● **Stored data**
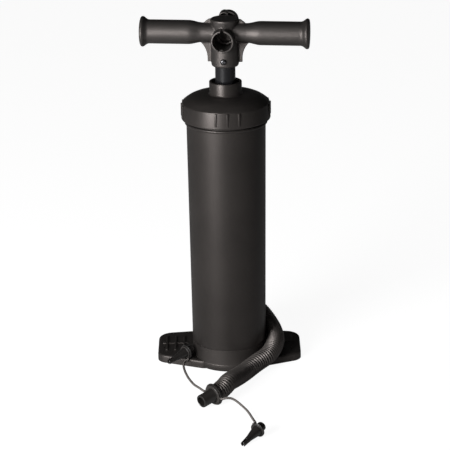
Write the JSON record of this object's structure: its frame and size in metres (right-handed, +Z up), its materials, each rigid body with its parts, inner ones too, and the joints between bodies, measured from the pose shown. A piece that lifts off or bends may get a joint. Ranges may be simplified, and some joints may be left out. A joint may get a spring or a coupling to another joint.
{
  "type": "double-action hand air pump",
  "caption": "Upright double-action hand air pump with a T handle, foot plates and a corrugated hose with nozzle and tethered adapters.",
  "frame": {"origin": "on the floor at the barrel's axis, in the middle of the base cup's flat underside", "axes": "+Z up along the barrel's axis, -Y towards the pump's front, where the hub's screw and ring are, +X towards the foot plate that the hose crosses"},
  "size_m": [0.224, 0.3607, 0.4829],
  "materials": {
    "charcoal_moulding": "satin",
    "handle_moulding": "fine leather grain",
    "rod_plastic": "glossy",
    "inner_plastic": "satin",
    "hose_plastic": "satin",
    "nozzle_plastic": "satin",
    "seal_rubber": "matte",
    "tether_rubber": "matte",
    "dark_steel": "blackened, shiny",
    "steel": "zinc plated"
  },
  "bodies": {
    "pump_body": {"base": "charcoal_moulding", "valve_plate": "inner_plastic", "valve_plate_screws": "steel", "intake_cage": "inner_plastic", "outlet_flap": "seal_rubber", "transfer_flap": "seal_rubber", "transfer_tube": "inner_plastic", "transfer_tube_seal": "seal_rubber", "base_seal": "seal_rubber", "barrel": "charcoal_moulding", "cap_gasket": "seal_rubber", "outlet_elbow": "nozzle_plastic", "hose_cuff": "nozzle_plastic", "hose": "hose_plastic", "hose_connector": "nozzle_plastic", "tether_ring": "tether_rubber", "tether_left": "tether_rubber", "tether_right": "tether_rubber", "tether_loop_left": "tether_rubber", "tether_loop_right": "tether_rubber", "adapter_left": "nozzle_plastic", "adapter_front": "nozzle_plastic"},
    "intake_valve": {"intake_disc": "seal_rubber"},
    "cap_assembly": {"cap": "charcoal_moulding", "rod_bush": "nozzle_plastic", "rod_seal": "seal_rubber", "seal_retainer": "inner_plastic"},
    "piston_ring": {"piston_seal": "seal_rubber"},
    "plunger": {"piston": "inner_plastic", "inner_seal": "seal_rubber", "piston_screws": "steel", "piston_rod": "rod_plastic", "handle": "handle_moulding", "handle_screw": "dark_steel"}
  },
  "joints": [
    {"name": "pump_stroke", "type": "slide", "parent": "pump_body", "child": "piston_ring", "axis": [0, 0, 1], "range_m": [0, 0.285]},
    {"name": "handle_spin", "type": "hinge", "parent": "piston_ring", "child": "plunger", "pos_m": [0, 0, 0.049], "axis": [0, 0, 1], "continuous": true},
    {"name": "cap_unlock", "type": "hinge", "parent": "pump_body", "child": "cap_assembly", "pos_m": [0, 0, 0.364], "axis": [0, 0, 1], "range_deg": [0, 30]},
    {"name": "intake_lift", "type": "slide", "parent": "pump_body", "child": "intake_valve", "axis": [0, 0, 1], "range_m": [0, 0.0022]}
  ]
}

● **Set problem**
Copy out the full listing exactly.

● **Response to the exercise**
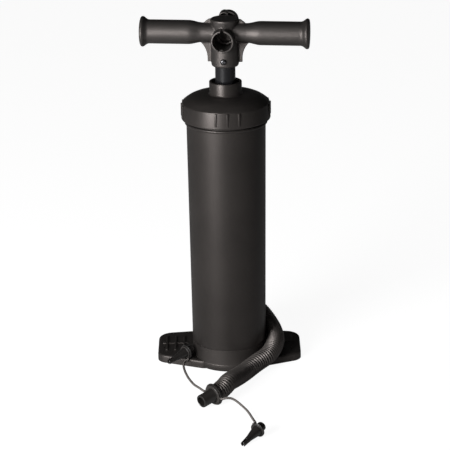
Write the JSON record of this object's structure: its frame and size in metres (right-handed, +Z up), its materials, each rigid body with its parts, inner ones too, and the joints between bodies, measured from the pose shown. A piece that lifts off or bends may get a joint. Ranges may be simplified, and some joints may be left out. A joint may get a spring or a coupling to another joint.
{
  "type": "double-action hand air pump",
  "caption": "Upright double-action hand air pump with a T handle, foot plates and a corrugated hose with nozzle and tethered adapters.",
  "frame": {"origin": "on the floor at the barrel's axis, in the middle of the base cup's flat underside", "axes": "+Z up along the barrel's axis, -Y towards the pump's front, where the hub's screw and ring are, +X towards the foot plate that the hose crosses"},
  "size_m": [0.224, 0.3607, 0.4829],
  "materials": {
    "charcoal_moulding": "satin",
    "handle_moulding": "fine leather grain",
    "rod_plastic": "glossy",
    "inner_plastic": "satin",
    "hose_plastic": "satin",
    "nozzle_plastic": "satin",
    "seal_rubber": "matte",
    "tether_rubber": "matte",
    "dark_steel": "blackened, shiny",
    "steel": "zinc plated"
  },
  "bodies": {
    "pump_body": {"base": "charcoal_moulding", "valve_plate": "inner_plastic", "valve_plate_screws": "steel", "intake_cage": "inner_plastic", "outlet_flap": "seal_rubber", "transfer_flap": "seal_rubber", "transfer_tube": "inner_plastic", "transfer_tube_seal": "seal_rubber", "base_seal": "seal_rubber", "barrel": "charcoal_moulding", "cap_gasket": "seal_rubber", "outlet_elbow": "nozzle_plastic", "hose_cuff": "nozzle_plastic", "hose": "hose_plastic", "hose_connector": "nozzle_plastic", "tether_ring": "tether_rubber", "tether_left": "tether_rubber", "tether_right": "tether_rubber", "tether_loop_left": "tether_rubber", "tether_loop_right": "tether_rubber", "adapter_left": "nozzle_plastic", "adapter_front": "nozzle_plastic"},
    "intake_valve": {"intake_disc": "seal_rubber"},
    "cap_assembly": {"cap": "charcoal_moulding", "rod_bush": "nozzle_plastic", "rod_seal": "seal_rubber", "seal_retainer": "inner_plastic"},
    "piston_ring": {"piston_seal": "seal_rubber"},
    "plunger": {"piston": "inner_plastic", "inner_seal": "seal_rubber", "piston_screws": "steel", "piston_rod": "rod_plastic", "handle": "handle_moulding", "handle_screw": "dark_steel"}
  },
  "joints": [
    {"name": "pump_stroke", "type": "slide", "parent": "pump_body", "child": "piston_ring", "axis": [0, 0, 1], "range_m": [0, 0.285]},
    {"name": "handle_spin", "type": "hinge", "parent": "piston_ring", "child": "plunger", "pos_m": [0, 0, 0.049], "axis": [0, 0, 1], "continuous": true},
    {"name": "cap_unlock", "type": "hinge", "parent": "pump_body", "child": "cap_assembly", "pos_m": [0, 0, 0.364], "axis": [0, 0, 1], "range_deg": [0, 30]},
    {"name": "intake_lift", "type": "slide", "parent": "pump_body", "child": "intake_valve", "axis": [0, 0, 1], "range_m": [0, 0.0022]}
  ]
}